Takeaway: Early behavioural resistance is a stronger failure predictor than technical issues.
What are the earliest warning signs that an Odoo project will fail?
The earliest warning signs appear within the first 30–60 days of implementation, long before any technical failure is visible.
These signs include rising change requests before core workflows are stabilised, repeated debates about “how we do things,” resistance to standard Odoo flows, and the absence of a single decision owner. If discovery keeps expanding instead of converging, risk is already high.
Takeaway: Early behavioural resistance is a stronger failure predictor than technical issues.
Can a failed Odoo implementation be fixed or rescued?
Yes, failed Odoo implementations can be rescued, but rescue projects are fundamentally different from fresh implementations.
Rescue work involves untangling unnecessary customisations, redefining processes, cleaning corrupted master data, and rebuilding user trust. In India, rescue projects typically cost 30–50% of the original implementation and take longer due to internal fatigue.

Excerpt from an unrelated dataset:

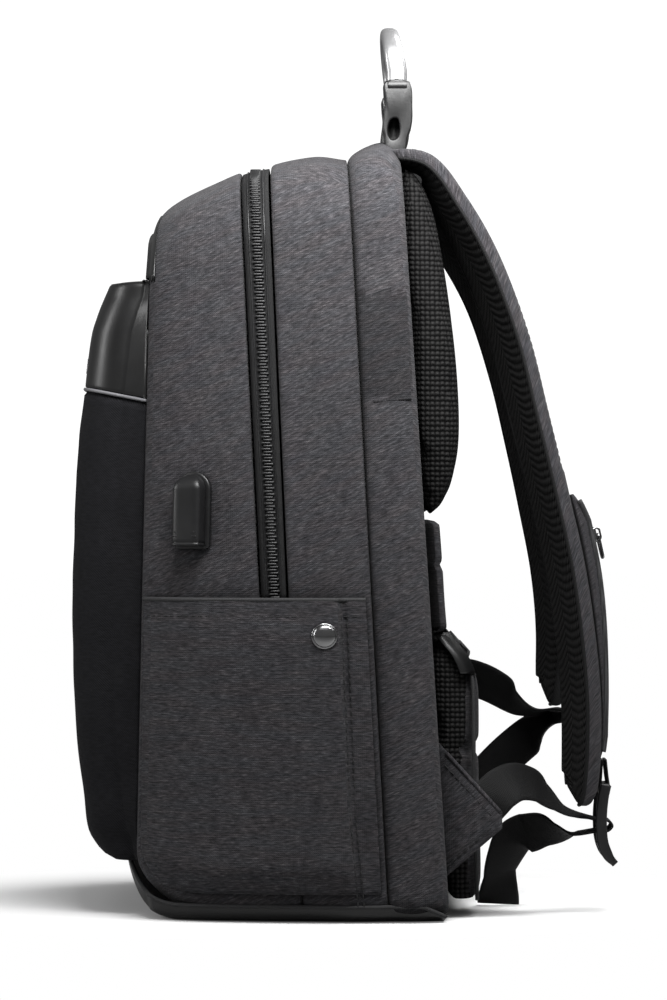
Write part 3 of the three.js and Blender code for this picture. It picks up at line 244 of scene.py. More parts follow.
def half_outline(half, bottom, top, inset):
    """Right half of a section's outline from the middle of its floor to the middle of its top, with
    the outward direction of each point."""
    half, bottom, top = half - inset, bottom + inset, top - inset
    low_corner = max(BOTTOM_CORNER - inset, MM)
    high_corner = max(TOP_CORNER - inset, MM)
    top_half = (half + inset) * TOP_TAPER - inset
    steps = RING_STEPS
    points = []
    for s in np.linspace(0, 1, steps["floor"], endpoint=False):
        points.append((s * (half - low_corner), bottom))
    for a in np.linspace(-90, 0, steps["bottom_arc"], endpoint=False):
        a = math.radians(a)
        points.append((half - low_corner + low_corner * math.cos(a),
                       bottom + low_corner + low_corner * math.sin(a)))
    for z in np.linspace(bottom + low_corner, SIDE_TOP, steps["upright"], endpoint=False):
        points.append((half, z))
    shoulder = top - TOP_ARCH - high_corner
    for z in np.linspace(SIDE_TOP, shoulder, steps["taper"], endpoint=False):
        share = (z - SIDE_TOP) / (shoulder - SIDE_TOP)
        points.append((half - (half - top_half) * share ** 1.5, z))
    for a in np.linspace(0, 90, steps["top_arc"], endpoint=False):
        a = math.radians(a)
        points.append((top_half - high_corner + high_corner * math.cos(a),
                       shoulder + high_corner * math.sin(a)))
    for s in np.linspace(1, 0, steps["top"]):
        points.append((s * (top_half - high_corner), top - TOP_ARCH * s ** 2))
    return np.array(points)


def body_ring(q, inset, low_q=None):
    """Ring of the body at row number q. Below the zip's end the ring may lie at low_q instead."""
    half, bottom, top = (float(catmull(column, q)) for column in (HALF, BOTTOM, TOP))
    right = half_outline(half, bottom, top, inset)
    z = right[:, 1]
    y = catmull(BASE_Y, q) + catmull(LEAN, q) * z
    x = right[:, 0]
    if low_q is not None:
        share = 1 - smooth_mix(z, ZIP_END - 7 * MM, ZIP_END - 2 * MM)
        y_low = catmull(BASE_Y, low_q) + catmull(LEAN, low_q) * z
        y = y + (y_low - y) * share
        x = x * (1 + (float(catmull(HALF, low_q)) / half - 1) * share)
    right = np.stack([x, y, z], axis=1)
    left = right[::-1][1:-1] * np.array([-1, 1, 1])
    return np.concatenate([right, left])


def roll_inset(distance, radius=SEAM_ROLL):
    gap = np.clip(radius - distance, 0, radius)
    return radius - math.sqrt(max(radius ** 2 - gap ** 2, 0))


def body_skin(name, first, last, low_last=None, steps=30, puff=1.2 * MM, front_roll=SEAM_ROLL,
              rear_roll=SEAM_ROLL, seed=1):
    """Skin of the body between two rows, rolled into its seams, with soft unevenness."""
    shares = 0.5 - 0.5 * np.cos(np.linspace(0, math.pi, steps))
    depth = float(catmull(BASE_Y, last) - catmull(BASE_Y, first))
    rings = []
    for share in shares:
        q = first + (last - first) * share
        low_q = None if low_last is None else first + (low_last - first) * share
        inset = roll_inset(share * depth, front_roll) + roll_inset((1 - share) * depth, rear_roll)
        inset -= puff * math.sin(math.pi * share) ** 0.8
        rings.append(body_ring(q, inset, low_q))
    rings = np.array(rings)
    outward = rings * np.array([1, 0, 1]) - np.array([0, 0, 0.22])
    outward[..., 1] = 0
    outward /= np.linalg.norm(outward, axis=2, keepdims=True)
    broad = wander(rings, (9, 22, 7), seed) * 0.9 * MM
    small = wander(rings, (26, 60, 16), seed + 3) * 0.35 * MM
    calm = np.sin(np.pi * shares)[:, None] ** 0.5
    rings = rings + outward * ((broad + small) * calm)[..., None]
    return cloth_uv(ring_object(name, rings, cap_steps=5))


# Materials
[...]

Takeaway: Rescue is possible, but prevention is significantly cheaper and faster.
Does choosing Odoo Enterprise reduce implementation failure risk?
Odoo Enterprise reduces technical and upgrade-related risk, but it does not prevent implementation failure by itself.
Enterprise helps with structured upgrades, vendor support, and stability, but failures driven by poor discovery, weak ownership, and lack of adoption will still occur regardless of edition.
Takeaway: Edition choice manages software risk; governance manages implementation risk.
How does Ochre.digital reduce Odoo implementation risk in practice?
Ochre.digital reduces risk by slowing down decisions early and accelerating only after clarity is achieved.
This means enforcing discovery before pricing, limiting customisation aggressively, planning upgrades from day one, and insisting on leadership ownership during and after go-live. The focus is not speed, but durability.
Takeaway: Risk is reduced by discipline upfront, not heroics later.